Unfortunately, the above code is too slow for my purposes even after parameter optimization.
Is there a way to improve the speed of the above code using e.g. shared memory?
You could possibly make the code more readable for people trying to read the question by adding indentation.
As for possible improvements, you seem to have nested for loops in your code. I’m not sure what the compiler does exactly to help out here, but if you look at [url]https://www.amazon.com/Professional-CUDA-Programming-John-Cheng/dp/1118739329[/url] on page 114, they explain about how you can “unroll” a for loop, by simply writing all the code instead of having it done by a lot of truth value checks.

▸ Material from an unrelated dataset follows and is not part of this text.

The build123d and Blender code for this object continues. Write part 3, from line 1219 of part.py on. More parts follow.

There’s also the issue of launch configuration, since a lot is determined by your grid and block sizes.
Since the aux variable is a sum of sum kind, you can also possibly parallelize the sum calculation by having threads designated specifically for calculating the sum of each location. More of this can be read in the same book, page 104.

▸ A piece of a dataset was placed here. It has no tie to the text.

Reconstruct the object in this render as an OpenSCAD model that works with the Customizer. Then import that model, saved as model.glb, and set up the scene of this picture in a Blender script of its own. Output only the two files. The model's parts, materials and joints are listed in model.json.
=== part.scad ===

If you’re not interested in buying the book, simply Googling the “loop unrolling” or “parallel reduction” might give you some answers.

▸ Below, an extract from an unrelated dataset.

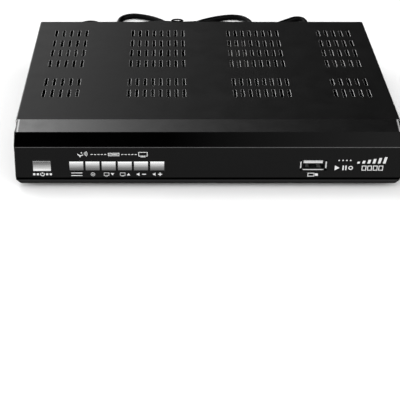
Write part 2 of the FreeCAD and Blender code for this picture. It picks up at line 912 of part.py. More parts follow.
def hdmi_socket_shell():
    z = z_board + hdmi_height / 2
    y1 = y_panel + hdmi_proud
    y0 = y1 - hdmi_depth
    half, low, high = hdmi_width / 2, z - hdmi_height / 2, z + hdmi_height / 2

    def d_shape(inset, start, depth):
        side = half - inset
        corners = [
            (side - hdmi_slope, low + inset),
            (side, low + hdmi_slope + inset),
            (side, high - inset),
        ]
        corners += [(-x, z1) for x, z1 in corners[::-1]]
        ring = [(Vector(hdmi_x + x, start, z1), hdmi_corner) for x, z1 in corners]
        return prism(ring, Vector(0, depth, 0))

    return d_shape(0, y0, hdmi_depth).cut(d_shape(hdmi_wall, y0 + hdmi_back, hdmi_depth))


def hdmi_socket_tongue():
    z = z_board + hdmi_height / 2
    y1 = y_panel + hdmi_proud
    y0 = y1 - hdmi_depth + hdmi_back
    return centred(hdmi_x, hdmi_tongue_width, y0, y1 - hdmi_back, z, hdmi_tongue_thickness)


# Parts on the boards ---------------------------------------------------------------------------------

chip_x = (main_x0 + main_x1) / 2 + chip_offset
chip_y = main_y0 + chip_setback
power_x = (power_x0 + power_x1) / 2
main_rear = board_y1 - tuner_depth - board_rear_gap
power_rear = board_y1 - terminal_depth - 2 * board_rear_gap
transformer_y = (power_y0 + power_rear) / 2 + transformer_offset
transformer_height = z_lid - lid_gap - z_board
joint_y = main_rear - board_hole_inset - harness_gap
harness_x = (main_x1 - header_edge - header_depth / 2, power_x0 + header_edge + header_depth / 2)
ribbon_end_y = main_y0 + header_edge


def heat_sink():
    """A base with upright fins, on the main chip."""
    z = z_board + chip_height
    x0, y0 = chip_x - sink_size / 2, chip_y - sink_size / 2
    base = block(x0, x0 + sink_size, y0, y0 + sink_size, z, z + sink_base)
    pitch = (sink_size - sink_fin) / (sink_fins - 1)
    fins = [
        block(x0 + pitch * i, x0 + pitch * i + sink_fin, y0, y0 + sink_size, z, z + sink_height)
        for i in range(sink_fins)
    ]
    return fused([base] + fins)


def board_capacitors():
    groups = [
        (chip_x, chip_y, chip_cans),
        (main_x0, chip_y, edge_cans),
        (power_x, transformer_y, power_cans),
    ]
    return [
        rod(radius, Vector(x + dx, y + dy, z_board), Z_AXIS, height)
        for x, y, cans in groups
        for dx, dy, radius, height in cans
    ]


def memory_chips():
    chips = [on_board(chip_x + dx, chip_y + dy, *memory_size) for dx, dy in memory_places]
    dx, dy = flash_place
    return chips + [on_board(chip_x + dx, chip_y + dy, *flash_size)]


def transformer_core():
    """Two ferrite E halves round the winding."""
    z = z_board + transformer_height / 2
    y0 = transformer_y - core_leg
    y1 = transformer_y + core_leg
    outer = centred(power_x, transformer_length, y0, y1, z, transformer_height)
    width, height = transformer_length - 2 * core_leg, transformer_height - core_leg
    return outer.cut(centred(power_x, width, y0 - past, y1 + past, z, height))


def transformer_winding():
    """The bobbin and its taped winding, between the two side legs and the yokes."""
    z = z_board + transformer_height / 2
    half_width_x, half_height = transformer_length / 2 - core_leg, (transformer_height - core_leg) / 2
    y0, y1 = transformer_y - transformer_width / 2, transformer_y + transformer_width / 2
    corners = [
        (Vector(power_x + side_x * half_width_x, y0, z + side_z * half_height), winding_corner)
        for side_x, side_z in ((-1, -1), (1, -1), (1, 1), (-1, 1))
    ]
    return prism(corners, Vector(0, y1 - y0, 0))


def bulk_capacitor():
    place = Vector(power_x + bulk_offset, power_y0 + bulk_setback, z_board)
    return rod(bulk_radius, place, Z_AXIS, z_lid - bulk_lid_gap - z_board)


def mains_fuse():
    """A glass fuse in its two clips, lying along Y."""
    x, y0 = power_x1 - fuse_margin, board_y1 - terminal_depth - fuse_length - fuse_gap
    z = z_board + fuse_lift + fuse_radius
    tube = rod(fuse_radius, Vector(x, y0, z), Y_AXIS, fuse_length)
    x0, x1 = x - clip_width / 2, x + clip_width / 2
    clips = [block(x0, x1, y, y + clip_length, z_board, z) for y in (y0, y0 + fuse_length - clip_length)]
    return fused([tube] + clips)


def header_places():
    """The harness's two headers, the ribbon's two, and the terminal block of the lead."""
    y0, z = y_front_board + board, z_board + header_height / 2
    return [
        on_board(harness_x[0], joint_y, header_depth, header_width, header_height),
        on_board(harness_x[1], joint_y, header_depth, header_width, header_height),
        on_board(ribbon_centre, ribbon_end_y + header_depth / 2, header_width, header_depth, header_height),
        centred(ribbon_centre, header_width, y0, y0 + header_depth, z, header_height),
        terminal_block(),
    ]


def terminal_block():
    """The screw terminal that the lead's cores go into."""
    y1 = y_inside - lead_tail - core_length
    return block(
        lead_x - terminal_width / 2,
        lead_x + terminal_width / 2,
        y1 - terminal_depth,
        y1,
        z_board,
        lead_z + 2 * core_wire_radius + terminal_cover,
    )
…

Below you have a piece of code that is the has helped me a lot. In this case I’ve assumed the length of vectors and the width and height of the thread block to all be 16. You need some modifications, if that is not true. Note that tx is used for two purposes, first to index the elements in the load to the shared memory and then as an index for point set 1. Also note that I’ve added a dummy column in the shared memory to avoid conflicts when data is loaded.
__shared__ float points1[17*16]; // points stored in columns
__shared__ float points2[17*16]; // one extra column to avoid shared memory conflicts
p1 = pointer for set 1 given by bx and ty
p2 = pointer for set 2 given by by and ty
points1[17*tx + ty] = p1[tx]; // load and transpose, tx used as element index
points2[17*tx + ty] = p2[tx];
__syncthreads();
float sum = 0.0f;
for (int j=0;j<16;j++)
sum += points1[17*j + tx] * points2[17*j + ty]; // tx used as a point set 1 index
res[...] = sum;